By JAINDI KISERO
I find the argument that the government should
divert the money it plans to spend on buying laptops for primary school
children to paying better salaries for striking teachers foolish.
As taxpayers, what we should be asking is whether it makes economic sense to spend a high share of the budget for education on teachers’ salaries compared to what spend on textbooks, laboratory chemicals and equipment, exercise books – even laptops, for school children.
We are experiencing what economists call a severe recurrent costs financing crisis. How do you tell that you are drifting deeper into such a crisis?
It is when you find that a far greater proportion of the money you collect from the taxpayer ends up in paying salaries, pensions of civil servants and teachers, and interest on borrowed money.

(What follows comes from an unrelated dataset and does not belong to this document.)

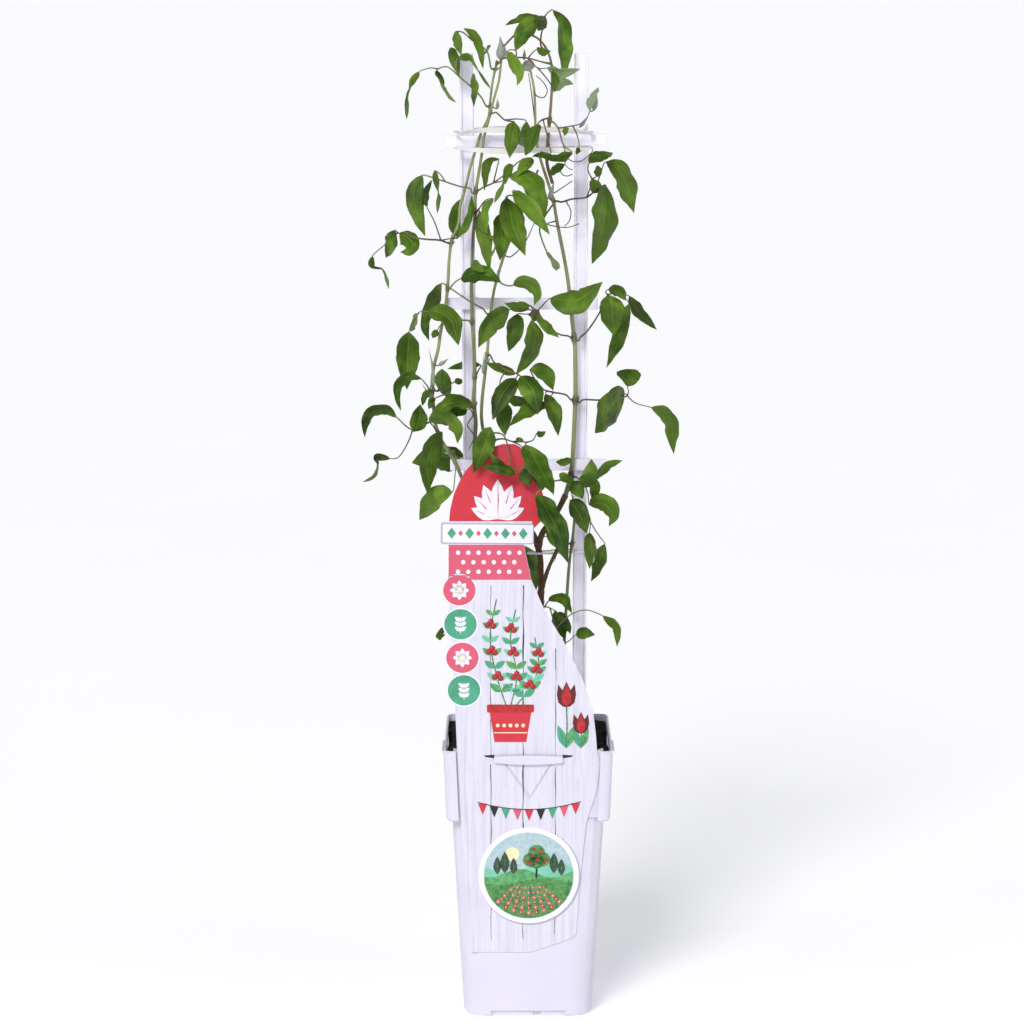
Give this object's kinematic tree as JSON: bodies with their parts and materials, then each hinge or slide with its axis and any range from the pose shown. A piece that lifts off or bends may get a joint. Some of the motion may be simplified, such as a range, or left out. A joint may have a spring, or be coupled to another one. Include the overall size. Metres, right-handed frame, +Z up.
{
  "type": "potted climbing plant on a trellis",
  "caption": "Young clematis with compound leaves, tied to a white ladder trellis, in a tall square white pot with a large plant label.",
  "frame": {"origin": "centre of the pot's central foot pad, on the surface it stands on", "axes": "+Z up along the trellis, the label and the pot's front face -Y, +X to the right seen from the front"},
  "size_m": [0.2522, 0.1508, 0.8005],
  "materials": {
    "pot_plastic": "satin moulded polypropylene",
    "soil": "moist peat and bark",
    "bark": "fibrous bark",
    "trellis_plastic": "glossy moulded",
    "elastic": "translucent band",
    "label": "printed and varnished",
    "green_stem": "ribbed green stem",
    "brown_stem": "purple brown stem",
    "bud": "downy",
    "leaf": "satin leaf with veins"
  },
  "bodies": {
    "root": {"pot": "pot_plastic", "potting_soil": "soil", "stem_woody_base": "bark", "upright_left": "trellis_plastic", "upright_right": "trellis_plastic", "crossbar_top": "trellis_plastic", "crossbar_middle": "trellis_plastic", "crossbar_lower": "trellis_plastic", "tie_upper": "elastic", "tie_lower": "elastic", "tie_back": "elastic", "label_card": "label", "stem_left": "green_stem", "stem_middle": "green_stem", "stem_inner": "green_stem", "stem_right": "green_stem", "stem_brown": "brown_stem", "stem_low": "green_stem", "bud_tip": "bud", "bud_round": "bud", "bud_hanging": "bud", "leaf_01": "leaf", "leaf_02": "leaf", "leaf_03": "leaf", "leaf_04": "leaf", "leaf_05": "leaf", "leaf_06": "leaf", "leaf_07": "leaf", "leaf_08": "leaf", "leaf_09": "leaf", "leaf_10": "leaf", "leaf_11": "leaf", "leaf_12": "leaf", "leaf_13": "leaf", "leaf_14": "leaf", "leaf_15": "leaf", "leaf_16": "leaf", "leaf_17": "leaf", "leaf_18": "leaf", "leaf_19": "leaf", "leaf_20": "leaf", "leaf_21": "leaf", "leaf_22": "leaf", "leaf_23": "leaf", "leaf_24": "leaf", "leaf_25": "leaf", "leaf_26": "leaf", "leaf_27": "leaf", "leaf_28": "leaf", "leaf_29": "leaf", "leaf_30": "leaf", "leaf_31": "leaf", "leaf_32": "leaf", "leaf_33": "leaf", "leaf_34": "leaf", "leaf_35": "leaf", "leaf_36": "leaf", "leaf_37": "leaf", "leaf_38": "leaf"}
  },
  "joints": []
}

You will build many hospitals, health centres and
dispensaries. But since a far greater proportion of your budget for
health will have been consumed by salaries, you will not have enough for
hospital beds, medicines and ambulances for your dispensaries and
health centres.
Since agriculture is the backbone of your economy, you will devote a very large share of the money you collect from the taxpayer to fund agricultural and livestock programmes.
But because a disproportionate share of your budget will have been consumed by salaries and other recurrent costs, what is left will not be enough to adequately fund agricultural extension services in rural areas.

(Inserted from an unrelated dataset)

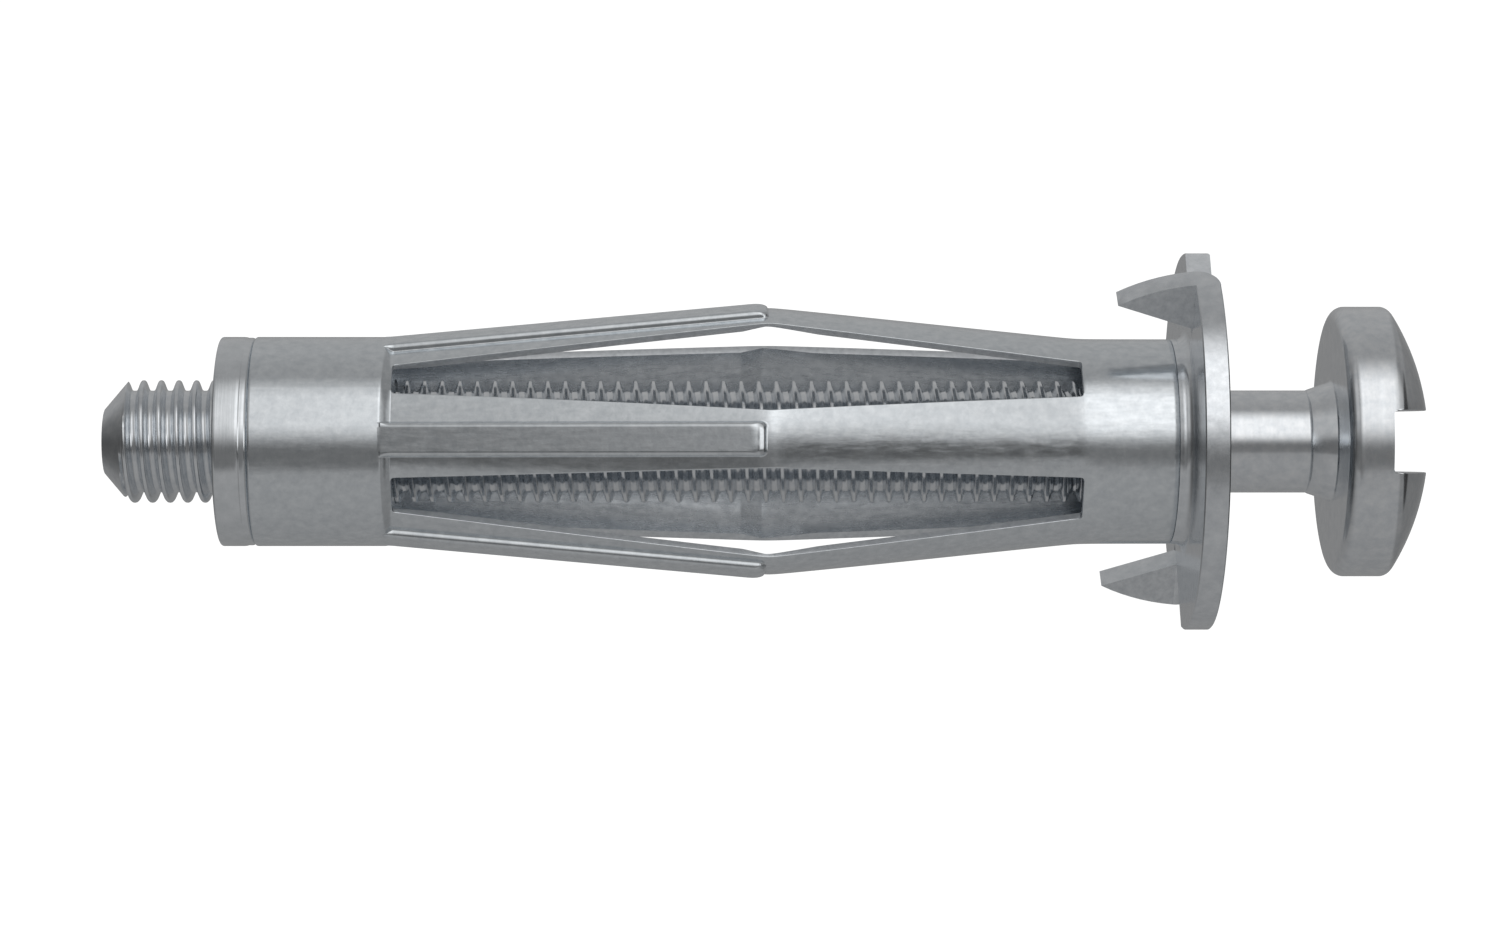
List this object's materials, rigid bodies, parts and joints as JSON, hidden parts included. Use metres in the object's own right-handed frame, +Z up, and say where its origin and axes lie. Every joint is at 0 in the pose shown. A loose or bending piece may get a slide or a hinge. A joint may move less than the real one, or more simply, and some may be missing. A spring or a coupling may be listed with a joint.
{
  "type": "hollow-wall anchor with screw",
  "caption": "Steel hollow-wall anchor: slotted sleeve with folding ribbed legs, clawed flange, threaded nut and slotted machine screw.",
  "frame": {"origin": "centre of the flange's underside, the face that meets the wall board", "axes": "+X along the screw towards its head, +Z up as the anchor lies on a surface"},
  "size_m": [0.0646, 0.0184, 0.0182],
  "materials": {
    "sleeve": "bright zinc plating, satin",
    "nut": "bright zinc plating, satin",
    "clawed_flange": "bright zinc plating, satin",
    "screw": "bright zinc plating, satin"
  },
  "bodies": {
    "anchor": {"sleeve": "sleeve", "nut": "nut", "clawed_flange": "clawed_flange"},
    "screw": {"screw": "screw"}
  },
  "joints": [
    {"name": "screw_travel", "type": "slide", "parent": "anchor", "child": "screw", "axis": [1, 0, 0], "range_m": [-0.00598, 0.01197]}
  ]
}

The recurrent costs financing crisis we are experiencing manifests itself in many other ways: Police stations without enough fuel to run their cars, secretaries without enough computers and stationery, and government drivers who sit idle the whole day because there are no cars to drive.

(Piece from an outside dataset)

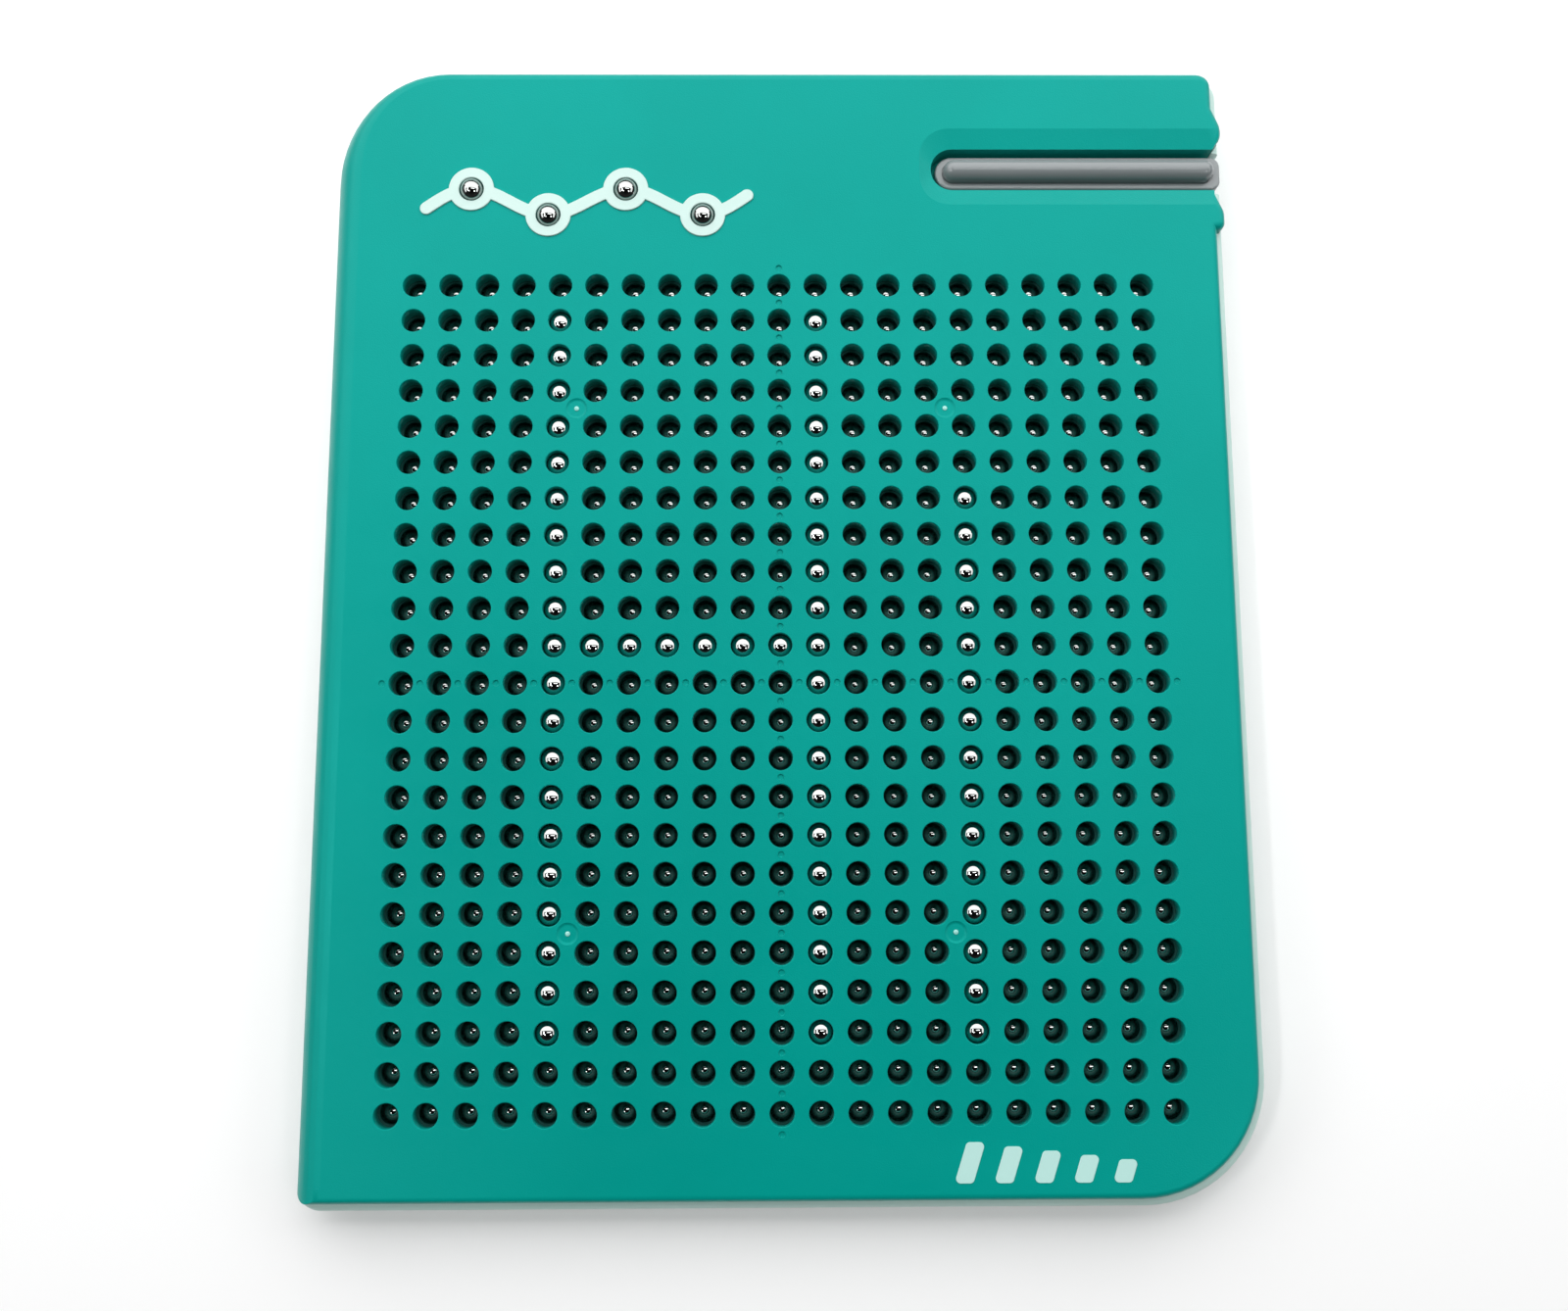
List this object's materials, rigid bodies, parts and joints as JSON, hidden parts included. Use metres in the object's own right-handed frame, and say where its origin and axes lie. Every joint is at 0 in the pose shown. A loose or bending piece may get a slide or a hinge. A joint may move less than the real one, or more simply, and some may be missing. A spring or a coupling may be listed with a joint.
{
  "type": "magnetic bead drawing board",
  "caption": "Flat hand-held drawing board: a perforated plastic face with a captive steel ball behind each hole, and a magnetic stylus in a bay at the edge.",
  "frame": {"origin": "middle of the back, on the surface that the board rests on", "axes": "+X to the board's right, +Y towards the edge with the stylus, +Z out of the perforated face"},
  "size_m": [0.238, 0.295, 0.0173],
  "materials": {
    "cover_teal": "fine satin moulded grain",
    "cover_mint": "semi-gloss moulding",
    "zinc_screw": "zinc plated",
    "guide_dark": "matt dark green moulding",
    "retainer_rubber": "soft sheet",
    "liner_foam": "thin closed-cell sheet",
    "inlay_pale": "semi-gloss",
    "print_pale": "printed ink",
    "bead_steel": "polished bearing ball",
    "stylus_grey": "gloss moulding",
    "magnet_nickel": "nickel plated"
  },
  "bodies": {
    "case": {"front_cover": "cover_teal", "back_cover": "cover_mint", "cover_screws": "zinc_screw", "guide_plate_upper": "guide_dark", "retainer_sheet": "retainer_rubber", "guide_plate_lower": "guide_dark", "base_liner": "liner_foam", "badge_inlay": "inlay_pale", "badge_beads": "bead_steel", "corner_mark": "print_pale"},
    "stylus": {"stylus_base": "stylus_grey", "stylus_cap": "stylus_grey", "stylus_magnet": "magnet_nickel"},
    "beads_raised_left_upright": {"beads_raised_left_upright": "bead_steel"},
    "beads_raised_crossbar": {"beads_raised_crossbar": "bead_steel"},
    "beads_raised_right_upright": {"beads_raised_right_upright": "bead_steel"},
    "beads_raised_short_upright": {"beads_raised_short_upright": "bead_steel"},
    "beads_lowered_column_01": {"beads_lowered_column_01": "bead_steel"},
    "beads_lowered_column_02": {"beads_lowered_column_02": "bead_steel"},
    "beads_lowered_column_03": {"beads_lowered_column_03": "bead_steel"},
    "beads_lowered_column_04": {"beads_lowered_column_04": "bead_steel"},
    "beads_lowered_column_05": {"beads_lowered_column_05": "bead_steel"},
    "beads_lowered_column_06": {"beads_lowered_column_06": "bead_steel"},
    "beads_lowered_column_07": {"beads_lowered_column_07": "bead_steel"},
    "beads_lowered_column_08": {"beads_lowered_column_08": "bead_steel"},
    "beads_lowered_column_09": {"beads_lowered_column_09": "bead_steel"},
    "beads_lowered_column_10": {"beads_lowered_column_10": "bead_steel"},
    "beads_lowered_column_11": {"beads_lowered_column_11": "bead_steel"},
    "beads_lowered_column_12": {"beads_lowered_column_12": "bead_steel"},
    "beads_lowered_column_13": {"beads_lowered_column_13": "bead_steel"},
    "beads_lowered_column_14": {"beads_lowered_column_14": "bead_steel"},
    "beads_lowered_column_15": {"beads_lowered_column_15": "bead_steel"},
    "beads_lowered_column_16": {"beads_lowered_column_16": "bead_steel"},
    "beads_lowered_column_17": {"beads_lowered_column_17": "bead_steel"},
    "beads_lowered_column_18": {"beads_lowered_column_18": "bead_steel"},
    "beads_lowered_column_19": {"beads_lowered_column_19": "bead_steel"},
    "beads_lowered_column_20": {"beads_lowered_column_20": "bead_steel"},
    "beads_lowered_column_21": {"beads_lowered_column_21": "bead_steel"}
  },
  "joints": [
    {"name": "stylus_lift", "type": "slide", "parent": "case", "child": "stylus", "axis": [0, 0, 1], "range_m": [0, 0.03]},
    {"name": "press_raised_left_upright", "type": "slide", "parent": "case", "child": "beads_raised_left_upright", "axis": [0, 0, 1], "range_m": [-0.005, 0], "deforming": ["retainer_sheet"]},
    {"name": "press_raised_crossbar", "type": "slide", "parent": "case", "child": "beads_raised_crossbar", "axis": [0, 0, 1], "range_m": [-0.005, 0]},
    {"name": "press_raised_right_upright", "type": "slide", "parent": "case", "child": "beads_raised_right_upright", "axis": [0, 0, 1], "range_m": [-0.005, 0]},
    {"name": "press_raised_short_upright", "type": "slide", "parent": "case", "child": "beads_raised_short_upright", "axis": [0, 0, 1], "range_m": [-0.005, 0]},
    {"name": "pull_lowered_column_01", "type": "slide", "parent": "case", "child": "beads_lowered_column_01", "axis": [0, 0, 1], "range_m": [0, 0.005]},
    {"name": "pull_lowered_column_02", "type": "slide", "parent": "case", "child": "beads_lowered_column_02", "axis": [0, 0, 1], "range_m": [0, 0.005]},
    {"name": "pull_lowered_column_03", "type": "slide", "parent": "case", "child": "beads_lowered_column_03", "axis": [0, 0, 1], "range_m": [0, 0.005]},
    {"name": "pull_lowered_column_04", "type": "slide", "parent": "case", "child": "beads_lowered_column_04", "axis": [0, 0, 1], "range_m": [0, 0.005]},
    {"name": "pull_lowered_column_05", "type": "slide", "parent": "case", "child": "beads_lowered_column_05", "axis": [0, 0, 1], "range_m": [0, 0.005]},
    {"name": "pull_lowered_column_06", "type": "slide", "parent": "case", "child": "beads_lowered_column_06", "axis": [0, 0, 1], "range_m": [0, 0.005]},
    {"name": "pull_lowered_column_07", "type": "slide", "parent": "case", "child": "beads_lowered_column_07", "axis": [0, 0, 1], "range_m": [0, 0.005]},
    {"name": "pull_lowered_column_08", "type": "slide", "parent": "case", "child": "beads_lowered_column_08", "axis": [0, 0, 1], "range_m": [0, 0.005]},
    {"name": "pull_lowered_column_09", "type": "slide", "parent": "case", "child": "beads_lowered_column_09", "axis": [0, 0, 1], "range_m": [0, 0.005]},
    {"name": "pull_lowered_column_10", "type": "slide", "parent": "case", "child": "beads_lowered_column_10", "axis": [0, 0, 1], "range_m": [0, 0.005]},
    {"name": "pull_lowered_column_11", "type": "slide", "parent": "case", "child": "beads_lowered_column_11", "axis": [0, 0, 1], "range_m": [0, 0.005]},
    {"name": "pull_lowered_column_12", "type": "slide", "parent": "case", "child": "beads_lowered_column_12", "axis": [0, 0, 1], "range_m": [0, 0.005]},
    {"name": "pull_lowered_column_13", "type": "slide", "parent": "case", "child": "beads_lowered_column_13", "axis": [0, 0, 1], "range_m": [0, 0.005]},
    {"name": "pull_lowered_column_14", "type": "slide", "parent": "case", "child": "beads_lowered_column_14", "axis": [0, 0, 1], "range_m": [0, 0.005]},
    {"name": "pull_lowered_column_15", "type": "slide", "parent": "case", "child": "beads_lowered_column_15", "axis": [0, 0, 1], "range_m": [0, 0.005]},
    {"name": "pull_lowered_column_16", "type": "slide", "parent": "case", "child": "beads_lowered_column_16", "axis": [0, 0, 1], "range_m": [0, 0.005]},
    {"name": "pull_lowered_column_17", "type": "slide", "parent": "case", "child": "beads_lowered_column_17", "axis": [0, 0, 1], "range_m": [0, 0.005]},
    {"name": "pull_lowered_column_18", "type": "slide", "parent": "case", "child": "beads_lowered_column_18", "axis": [0, 0, 1], "range_m": [0, 0.005]},
    {"name": "pull_lowered_column_19", "type": "slide", "parent": "case", "child": "beads_lowered_column_19", "axis": [0, 0, 1], "range_m": [0, 0.005]},
    {"name": "pull_lowered_column_20", "type": "slide", "parent": "case", "child": "beads_lowered_column_20", "axis": [0, 0, 1], "range_m": [0, 0.005]},
    {"name": "pull_lowered_column_21", "type": "slide", "parent": "case", "child": "beads_lowered_column_21", "axis": [0, 0, 1], "range_m": [0, 0.005]}
  ]
}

How did we get where we are today? Until Dr Richard Leakey and the Dream Team came to town around 2000, the central government’s wage bill as a share of the GDP was at around 9 per cent.
In those days, a civil service job for a university graduate or a person coming out of government-owned training college was almost a God-given entitlement.
Dr Leakey and his team mounted one of the most aggressive civil service retrenchment programmes to happen in Kenya.
This is the around the same period when the government discontinued automatic employment of graduates.
When you track the trends, especially after the
retrenchment programmes, you will find that the ratio of the wage bill
to GDP dropped to around 7 per cent from the late 1990s to the current
situation where it is at an unprecedented 12 per cent level.
In the last three years, the annual growth rate of the wage bill averaged about 13 per cent.
But things went haywire last year: the wage bill
grew by 27 per cent in just 12 months, mainly as a result of pressures
posed by an expanded State, salary awards to teachers and the police,
and proliferating constitutional commissions.
This is the context against which the current spat between the government and the teacher’s union must be understood.
I am not saying that teachers don’t have a point. Indeed, this strike is basically a response to inequalities in public service wages.
Within the public sector today, you have tiny
enclaves of highly-paid public servants working side by side with poorly
remunerated colleagues even where they have comparable skills.